Record extracts:

Begin

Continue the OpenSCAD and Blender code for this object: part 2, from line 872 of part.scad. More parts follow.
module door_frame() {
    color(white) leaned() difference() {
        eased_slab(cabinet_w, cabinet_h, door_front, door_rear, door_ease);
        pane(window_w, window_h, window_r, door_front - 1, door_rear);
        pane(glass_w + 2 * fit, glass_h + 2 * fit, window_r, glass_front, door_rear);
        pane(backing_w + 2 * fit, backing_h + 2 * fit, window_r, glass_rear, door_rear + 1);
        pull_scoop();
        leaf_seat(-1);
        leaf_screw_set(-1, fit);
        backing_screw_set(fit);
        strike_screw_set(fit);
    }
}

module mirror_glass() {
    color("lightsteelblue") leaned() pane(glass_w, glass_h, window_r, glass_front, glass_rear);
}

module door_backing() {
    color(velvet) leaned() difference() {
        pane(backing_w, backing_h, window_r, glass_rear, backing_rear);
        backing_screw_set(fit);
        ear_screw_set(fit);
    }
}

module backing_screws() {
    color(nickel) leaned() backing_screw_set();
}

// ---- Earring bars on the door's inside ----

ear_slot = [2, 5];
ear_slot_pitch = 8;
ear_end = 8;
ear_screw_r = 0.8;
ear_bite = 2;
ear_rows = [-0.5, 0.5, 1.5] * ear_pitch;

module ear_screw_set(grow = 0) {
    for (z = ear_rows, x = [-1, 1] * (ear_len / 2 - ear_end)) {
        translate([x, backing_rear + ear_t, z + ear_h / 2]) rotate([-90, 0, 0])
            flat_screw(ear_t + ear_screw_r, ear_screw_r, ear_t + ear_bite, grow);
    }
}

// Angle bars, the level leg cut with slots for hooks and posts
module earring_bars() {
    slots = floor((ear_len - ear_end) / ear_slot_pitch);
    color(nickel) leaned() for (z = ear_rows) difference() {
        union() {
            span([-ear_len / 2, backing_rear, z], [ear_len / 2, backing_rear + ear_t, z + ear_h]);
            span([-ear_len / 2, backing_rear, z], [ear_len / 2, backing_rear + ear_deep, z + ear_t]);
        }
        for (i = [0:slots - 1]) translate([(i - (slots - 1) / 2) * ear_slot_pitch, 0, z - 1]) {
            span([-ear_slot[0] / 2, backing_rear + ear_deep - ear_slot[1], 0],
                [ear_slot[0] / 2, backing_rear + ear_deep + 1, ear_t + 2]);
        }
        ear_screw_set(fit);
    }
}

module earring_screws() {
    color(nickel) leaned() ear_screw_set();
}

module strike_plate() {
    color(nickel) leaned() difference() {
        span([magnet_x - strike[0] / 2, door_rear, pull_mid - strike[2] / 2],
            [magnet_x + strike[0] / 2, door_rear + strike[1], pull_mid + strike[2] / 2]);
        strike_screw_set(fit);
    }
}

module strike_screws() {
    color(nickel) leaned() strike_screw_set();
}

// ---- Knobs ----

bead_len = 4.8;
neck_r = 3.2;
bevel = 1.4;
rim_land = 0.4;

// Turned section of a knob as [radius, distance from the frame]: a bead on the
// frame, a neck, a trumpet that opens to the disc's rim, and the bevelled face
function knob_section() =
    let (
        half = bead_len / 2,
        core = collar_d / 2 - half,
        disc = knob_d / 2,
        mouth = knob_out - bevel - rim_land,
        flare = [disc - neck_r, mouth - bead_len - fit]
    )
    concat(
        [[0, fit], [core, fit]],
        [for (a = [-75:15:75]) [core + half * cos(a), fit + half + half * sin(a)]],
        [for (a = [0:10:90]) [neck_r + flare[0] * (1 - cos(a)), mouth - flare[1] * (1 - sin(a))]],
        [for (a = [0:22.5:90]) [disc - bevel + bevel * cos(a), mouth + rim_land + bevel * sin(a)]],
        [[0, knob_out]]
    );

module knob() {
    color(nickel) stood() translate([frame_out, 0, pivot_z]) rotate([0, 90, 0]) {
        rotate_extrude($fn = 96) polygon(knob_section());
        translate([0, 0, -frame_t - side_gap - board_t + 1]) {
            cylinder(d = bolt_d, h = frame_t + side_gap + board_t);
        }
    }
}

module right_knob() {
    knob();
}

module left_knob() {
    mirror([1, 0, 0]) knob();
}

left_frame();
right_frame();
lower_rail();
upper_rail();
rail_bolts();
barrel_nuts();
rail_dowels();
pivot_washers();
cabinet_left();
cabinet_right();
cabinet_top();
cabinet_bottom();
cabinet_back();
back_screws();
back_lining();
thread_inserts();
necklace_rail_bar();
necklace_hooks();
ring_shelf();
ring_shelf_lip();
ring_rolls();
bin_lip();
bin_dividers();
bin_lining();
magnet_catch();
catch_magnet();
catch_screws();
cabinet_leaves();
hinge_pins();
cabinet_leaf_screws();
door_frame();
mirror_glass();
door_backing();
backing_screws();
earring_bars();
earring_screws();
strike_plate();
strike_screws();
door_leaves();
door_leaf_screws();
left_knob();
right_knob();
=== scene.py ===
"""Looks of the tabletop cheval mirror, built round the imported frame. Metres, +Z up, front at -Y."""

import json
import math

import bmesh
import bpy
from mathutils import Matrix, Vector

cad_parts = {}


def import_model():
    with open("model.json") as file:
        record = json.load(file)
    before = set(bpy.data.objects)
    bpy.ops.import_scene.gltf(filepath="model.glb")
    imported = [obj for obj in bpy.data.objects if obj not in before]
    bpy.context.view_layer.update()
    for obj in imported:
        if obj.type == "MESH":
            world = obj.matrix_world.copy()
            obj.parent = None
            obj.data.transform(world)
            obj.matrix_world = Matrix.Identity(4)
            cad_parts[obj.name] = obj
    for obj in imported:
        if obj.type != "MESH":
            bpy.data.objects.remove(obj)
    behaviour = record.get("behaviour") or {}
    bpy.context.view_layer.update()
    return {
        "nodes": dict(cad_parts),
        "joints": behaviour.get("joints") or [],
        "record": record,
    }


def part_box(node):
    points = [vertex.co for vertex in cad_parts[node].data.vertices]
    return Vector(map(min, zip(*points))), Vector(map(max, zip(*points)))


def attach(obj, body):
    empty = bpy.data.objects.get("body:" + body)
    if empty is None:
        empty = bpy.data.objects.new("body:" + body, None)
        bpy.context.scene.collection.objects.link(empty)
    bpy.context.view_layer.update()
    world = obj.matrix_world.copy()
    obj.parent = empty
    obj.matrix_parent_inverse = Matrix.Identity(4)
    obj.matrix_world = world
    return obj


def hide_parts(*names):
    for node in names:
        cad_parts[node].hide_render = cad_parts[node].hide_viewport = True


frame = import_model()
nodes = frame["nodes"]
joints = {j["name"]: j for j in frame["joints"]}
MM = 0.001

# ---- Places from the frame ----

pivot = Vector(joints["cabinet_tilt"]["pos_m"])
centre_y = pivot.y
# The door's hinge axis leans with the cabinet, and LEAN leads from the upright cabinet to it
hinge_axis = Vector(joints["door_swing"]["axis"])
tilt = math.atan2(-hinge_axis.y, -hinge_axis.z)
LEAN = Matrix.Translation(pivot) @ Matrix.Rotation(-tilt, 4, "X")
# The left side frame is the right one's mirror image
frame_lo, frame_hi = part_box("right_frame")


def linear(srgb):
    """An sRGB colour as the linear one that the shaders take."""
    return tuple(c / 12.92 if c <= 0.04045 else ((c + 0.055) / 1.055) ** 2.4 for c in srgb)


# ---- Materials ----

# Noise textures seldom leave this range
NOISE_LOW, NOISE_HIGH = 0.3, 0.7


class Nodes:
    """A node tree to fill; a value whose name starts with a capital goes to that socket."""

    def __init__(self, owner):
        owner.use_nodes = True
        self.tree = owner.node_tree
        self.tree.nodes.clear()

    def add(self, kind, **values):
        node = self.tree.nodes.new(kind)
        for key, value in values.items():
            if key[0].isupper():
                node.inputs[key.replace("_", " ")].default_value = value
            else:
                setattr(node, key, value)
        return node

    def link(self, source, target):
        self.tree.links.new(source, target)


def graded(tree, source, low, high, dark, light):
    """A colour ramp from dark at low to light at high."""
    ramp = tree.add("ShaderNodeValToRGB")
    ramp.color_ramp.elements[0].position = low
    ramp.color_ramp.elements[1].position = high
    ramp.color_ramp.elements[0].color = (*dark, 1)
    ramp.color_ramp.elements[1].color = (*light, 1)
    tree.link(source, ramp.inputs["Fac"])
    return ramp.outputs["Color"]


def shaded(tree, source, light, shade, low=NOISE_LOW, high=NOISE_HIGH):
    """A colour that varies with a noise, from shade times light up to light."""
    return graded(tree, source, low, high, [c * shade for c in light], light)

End
Begin

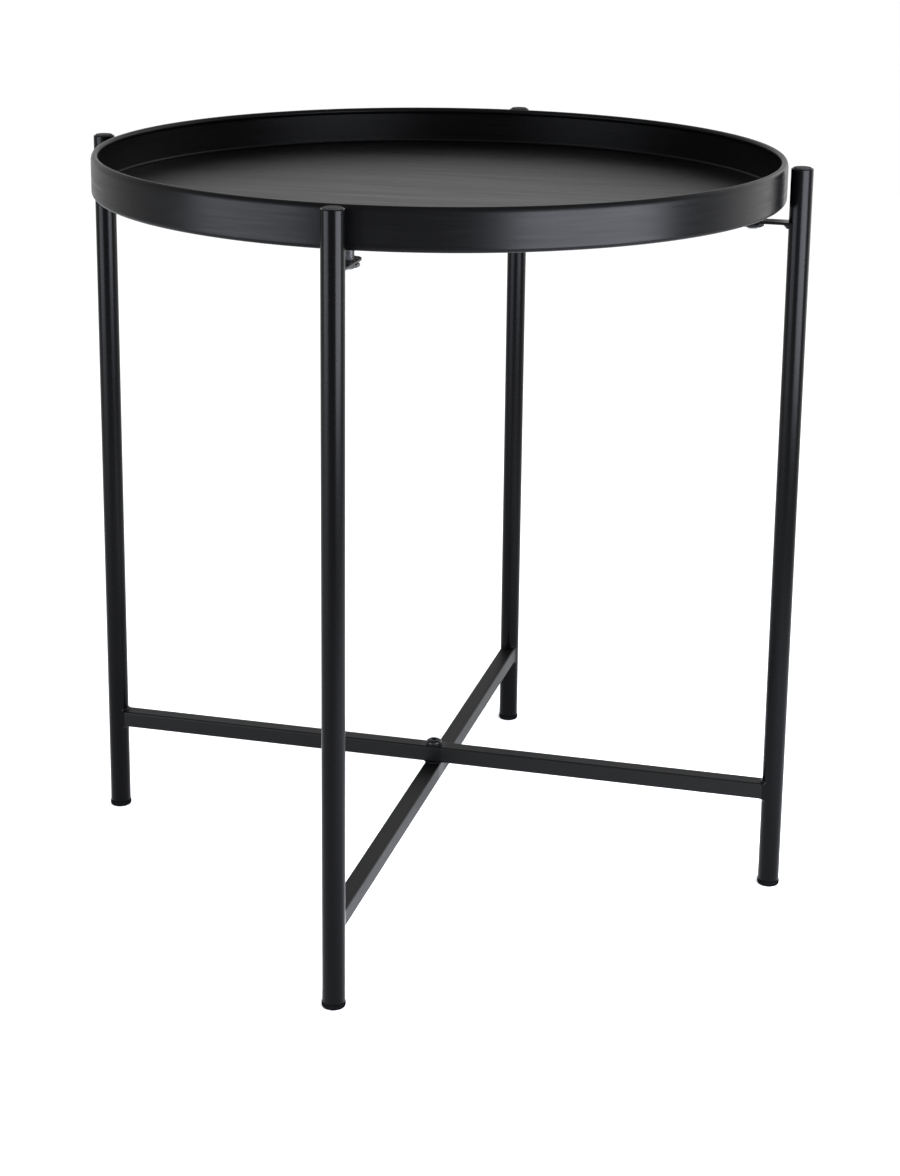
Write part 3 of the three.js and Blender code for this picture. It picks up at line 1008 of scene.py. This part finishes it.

End

Problem: Of the lines above, retype only those from the line containing "back_screws();" through the line containing "record = json.load(file)", including both, exactly.

Response to the exercise:
back_screws();
back_lining();
thread_inserts();
necklace_rail_bar();
necklace_hooks();
ring_shelf();
ring_shelf_lip();
ring_rolls();
bin_lip();
bin_dividers();
bin_lining();
magnet_catch();
catch_magnet();
catch_screws();
cabinet_leaves();
hinge_pins();
cabinet_leaf_screws();
door_frame();
mirror_glass();
door_backing();
backing_screws();
earring_bars();
earring_screws();
strike_plate();
strike_screws();
door_leaves();
door_leaf_screws();
left_knob();
right_knob();
=== scene.py ===
"""Looks of the tabletop cheval mirror, built round the imported frame. Metres, +Z up, front at -Y."""

import json
import math

import bmesh
import bpy
from mathutils import Matrix, Vector

cad_parts = {}


def import_model():
    with open("model.json") as file:
        record = json.load(file)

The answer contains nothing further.